(TASK DESCRIPTION) Beginning with the first line of the data below, extract each line up to and including the one containing "return node.outputs[out]". Copy them exactly and add nothing.

— Start INFORMATION SUPPLIED —

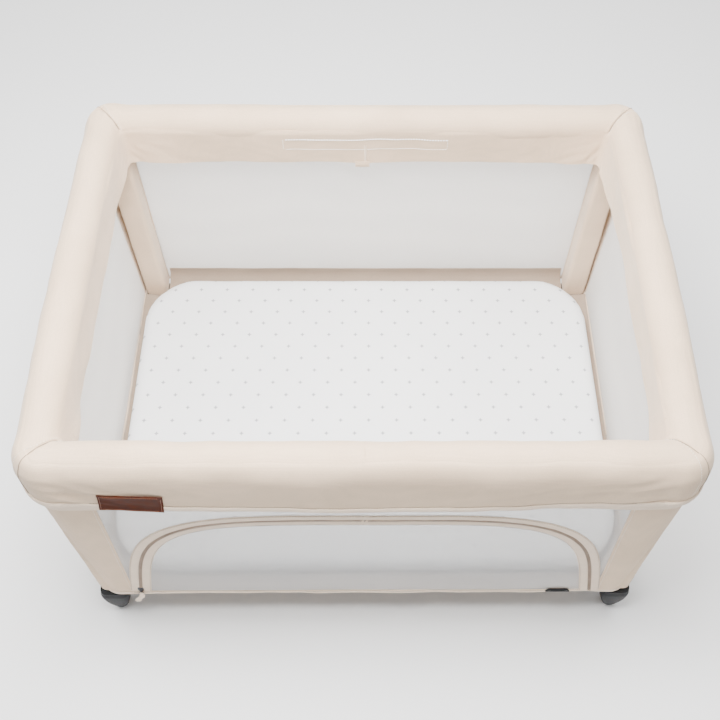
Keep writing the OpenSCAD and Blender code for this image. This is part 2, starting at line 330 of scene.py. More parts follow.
class Finish:
    """A procedural material being built: its nodes end in the Principled shader."""

    def __init__(self, name):
        self.material = bpy.data.materials.new(name)
        self.material.use_nodes = True
        self.nodes, self.links = self.material.node_tree.nodes, self.material.node_tree.links
        self.shader = self.nodes["Principled BSDF"]
        self.coords = self.nodes.new("ShaderNodeTexCoord").outputs["Object"]

    def put(self, node, values):
        """Sets a node's inputs, each from a number, a colour or another node's output."""
        for socket, value in values.items():
            if isinstance(value, (int, float)):
                node.inputs[socket].default_value = value
            elif isinstance(value, tuple):
                node.inputs[socket].default_value = (*value, 1)
            else:
                self.links.new(value, node.inputs[socket])

    def shade(self, values):
        self.put(self.shader, values)

    def texture(self, kind, values, out):
        node = self.nodes.new(kind)
        self.put(node, {"Vector": self.coords, **values})
        return node.outputs[out]

    def noise(self, scale, detail=3.0):
        return self.texture("ShaderNodeTexNoise", {"Scale": scale, "Detail": detail, "Roughness": 0.55},
                            "Fac")

    def cells(self, scale, randomness=1.0):
        return self.texture("ShaderNodeTexVoronoi", {"Scale": scale, "Randomness": randomness}, "Distance")

    def ridges(self, axis, pitch):
        """Ridges a pitch apart, across one axis."""
        node = self.nodes.new("ShaderNodeTexWave")
        node.bands_direction = axis
        self.put(node, {"Vector": self.coords, "Scale": WAVE_SCALE / pitch, "Distortion": 0.6, "Detail": 1.0,
                        "Detail Scale": 1.5})
        return node.outputs["Fac"]

    def ramp(self, fac, stops):
        """Colours or greys by fac: stops are (fac, colour or grey) pairs."""
        node = self.nodes.new("ShaderNodeValToRGB")
        for element, (at, colour) in zip(node.color_ramp.elements, stops):
            element.position = at
            element.color = (*(colour if isinstance(colour, tuple) else (colour,) * 3), 1)
        self.links.new(fac, node.inputs["Fac"])
        return node.outputs["Color"]

    def mix(self, kind, fac, a, b):
        node = self.nodes.new("ShaderNodeMixRGB")
        node.blend_type = kind
        self.put(node, {"Fac": fac, "Color1": a, "Color2": b})
        return node.outputs["Color"]

    def math(self, kind, *values):
        node = self.nodes.new("ShaderNodeMath")
        node.operation = kind
        self.put(node, dict(enumerate(values)))
        return node.outputs[0]

    def bump(self, height, strength, distance, under=None):
        node = self.nodes.new("ShaderNodeBump")
        self.put(node, {"Strength": strength, "Distance": distance, "Height": height})
        if under is not None:
            self.links.new(under, node.inputs["Normal"])
        self.links.new(node.outputs["Normal"], self.shader.inputs["Normal"])
        return node.outputs["Normal"]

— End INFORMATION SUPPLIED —

(RESPONSE TO THIS EXERCISE)
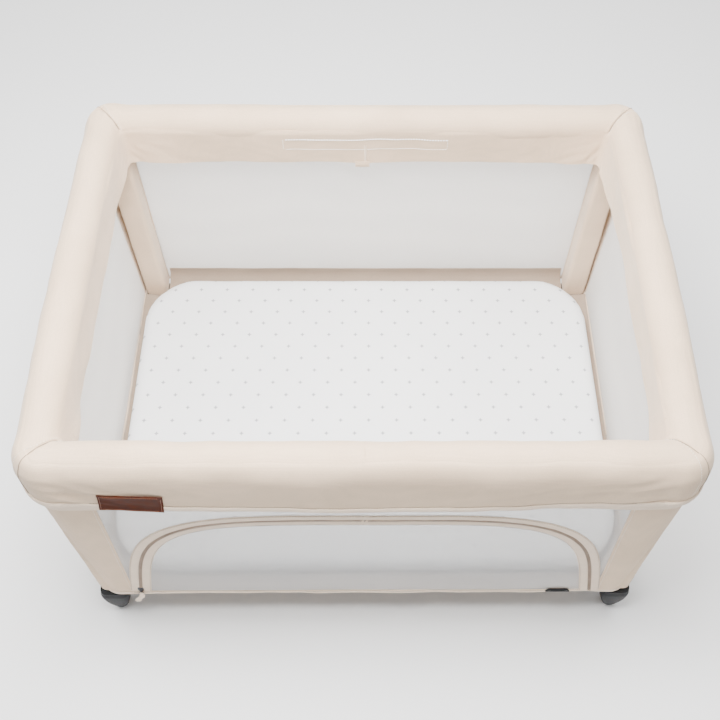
Keep writing the OpenSCAD and Blender code for this image. This is part 2, starting at line 330 of scene.py. More parts follow.
class Finish:
    """A procedural material being built: its nodes end in the Principled shader."""

    def __init__(self, name):
        self.material = bpy.data.materials.new(name)
        self.material.use_nodes = True
        self.nodes, self.links = self.material.node_tree.nodes, self.material.node_tree.links
        self.shader = self.nodes["Principled BSDF"]
        self.coords = self.nodes.new("ShaderNodeTexCoord").outputs["Object"]

    def put(self, node, values):
        """Sets a node's inputs, each from a number, a colour or another node's output."""
        for socket, value in values.items():
            if isinstance(value, (int, float)):
                node.inputs[socket].default_value = value
            elif isinstance(value, tuple):
                node.inputs[socket].default_value = (*value, 1)
            else:
                self.links.new(value, node.inputs[socket])

    def shade(self, values):
        self.put(self.shader, values)

    def texture(self, kind, values, out):
        node = self.nodes.new(kind)
        self.put(node, {"Vector": self.coords, **values})
        return node.outputs[out]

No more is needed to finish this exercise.